(begin)
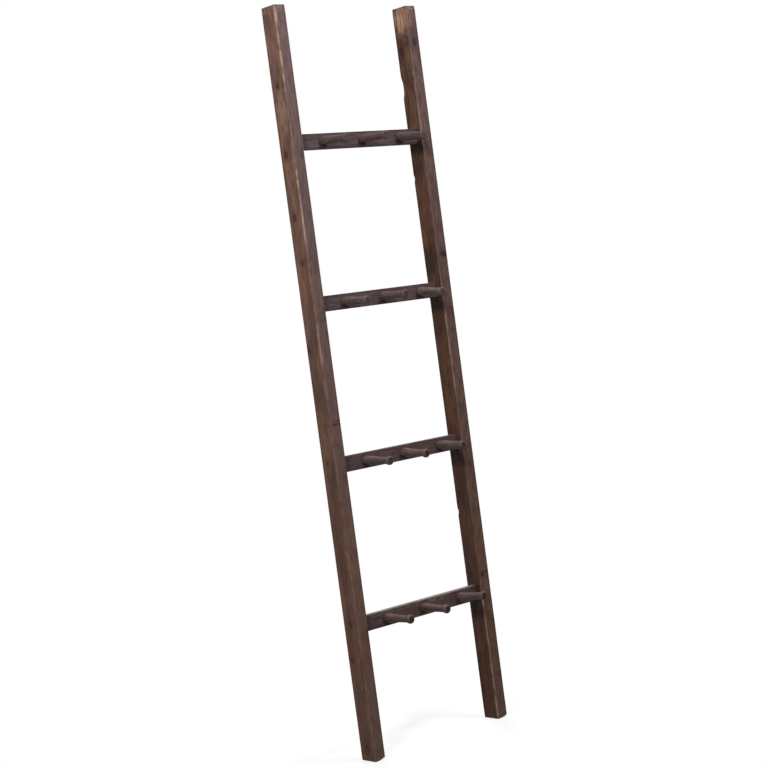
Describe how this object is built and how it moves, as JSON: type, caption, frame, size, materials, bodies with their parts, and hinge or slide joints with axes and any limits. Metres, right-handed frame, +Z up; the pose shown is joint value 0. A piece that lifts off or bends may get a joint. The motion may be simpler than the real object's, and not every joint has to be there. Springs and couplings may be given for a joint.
{
  "type": "blanket ladder",
  "caption": "Leaning wooden blanket ladder with two rectangular stiles, flat board rungs set between them and turned hanging pegs on the front of every rung.",
  "frame": {"origin": "on the floor, in the middle of the ladder's overall width and overall depth", "axes": "+Z up along the stiles, -Y the side the pegs point to, +X to the right of somebody who looks at the pegs"},
  "size_m": [0.446, 0.122, 1.83],
  "materials": {
    "stile_wood": "dark brown stain, worn edges, matt",
    "rung_wood": "dark grey-brown stain, matt",
    "peg_wood": "dark grey-brown stain, matt",
    "dowel_wood": "bare"
  },
  "bodies": {
    "root": {"left_stile": "stile_wood", "right_stile": "stile_wood", "top_rung": "rung_wood", "upper_rung": "rung_wood", "lower_rung": "rung_wood", "bottom_rung": "rung_wood", "top_rung_left_peg": "peg_wood", "top_rung_middle_peg": "peg_wood", "top_rung_right_peg": "peg_wood", "upper_rung_left_peg": "peg_wood", "upper_rung_middle_peg": "peg_wood", "upper_rung_right_peg": "peg_wood", "lower_rung_left_peg": "peg_wood", "lower_rung_middle_peg": "peg_wood", "lower_rung_right_peg": "peg_wood", "bottom_rung_left_peg": "peg_wood", "bottom_rung_middle_peg": "peg_wood", "bottom_rung_right_peg": "peg_wood", "top_rung_left_dowels": "dowel_wood", "top_rung_right_dowels": "dowel_wood", "upper_rung_left_dowels": "dowel_wood", "upper_rung_right_dowels": "dowel_wood", "lower_rung_left_dowels": "dowel_wood", "lower_rung_right_dowels": "dowel_wood", "bottom_rung_left_dowels": "dowel_wood", "bottom_rung_right_dowels": "dowel_wood"}
  },
  "joints": []
}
(end)
# [The request]
Take the lines above and print them exactly.

# [Finished exercise]
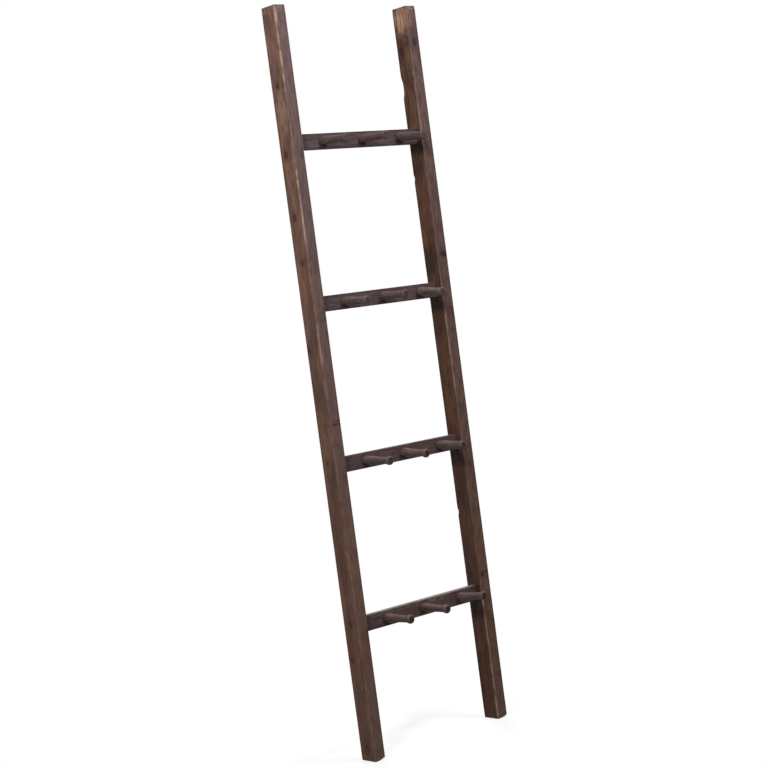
Describe how this object is built and how it moves, as JSON: type, caption, frame, size, materials, bodies with their parts, and hinge or slide joints with axes and any limits. Metres, right-handed frame, +Z up; the pose shown is joint value 0. A piece that lifts off or bends may get a joint. The motion may be simpler than the real object's, and not every joint has to be there. Springs and couplings may be given for a joint.
{
  "type": "blanket ladder",
  "caption": "Leaning wooden blanket ladder with two rectangular stiles, flat board rungs set between them and turned hanging pegs on the front of every rung.",
  "frame": {"origin": "on the floor, in the middle of the ladder's overall width and overall depth", "axes": "+Z up along the stiles, -Y the side the pegs point to, +X to the right of somebody who looks at the pegs"},
  "size_m": [0.446, 0.122, 1.83],
  "materials": {
    "stile_wood": "dark brown stain, worn edges, matt",
    "rung_wood": "dark grey-brown stain, matt",
    "peg_wood": "dark grey-brown stain, matt",
    "dowel_wood": "bare"
  },
  "bodies": {
    "root": {"left_stile": "stile_wood", "right_stile": "stile_wood", "top_rung": "rung_wood", "upper_rung": "rung_wood", "lower_rung": "rung_wood", "bottom_rung": "rung_wood", "top_rung_left_peg": "peg_wood", "top_rung_middle_peg": "peg_wood", "top_rung_right_peg": "peg_wood", "upper_rung_left_peg": "peg_wood", "upper_rung_middle_peg": "peg_wood", "upper_rung_right_peg": "peg_wood", "lower_rung_left_peg": "peg_wood", "lower_rung_middle_peg": "peg_wood", "lower_rung_right_peg": "peg_wood", "bottom_rung_left_peg": "peg_wood", "bottom_rung_middle_peg": "peg_wood", "bottom_rung_right_peg": "peg_wood", "top_rung_left_dowels": "dowel_wood", "top_rung_right_dowels": "dowel_wood", "upper_rung_left_dowels": "dowel_wood", "upper_rung_right_dowels": "dowel_wood", "lower_rung_left_dowels": "dowel_wood", "lower_rung_right_dowels": "dowel_wood", "bottom_rung_left_dowels": "dowel_wood", "bottom_rung_right_dowels": "dowel_wood"}
  },
  "joints": []
}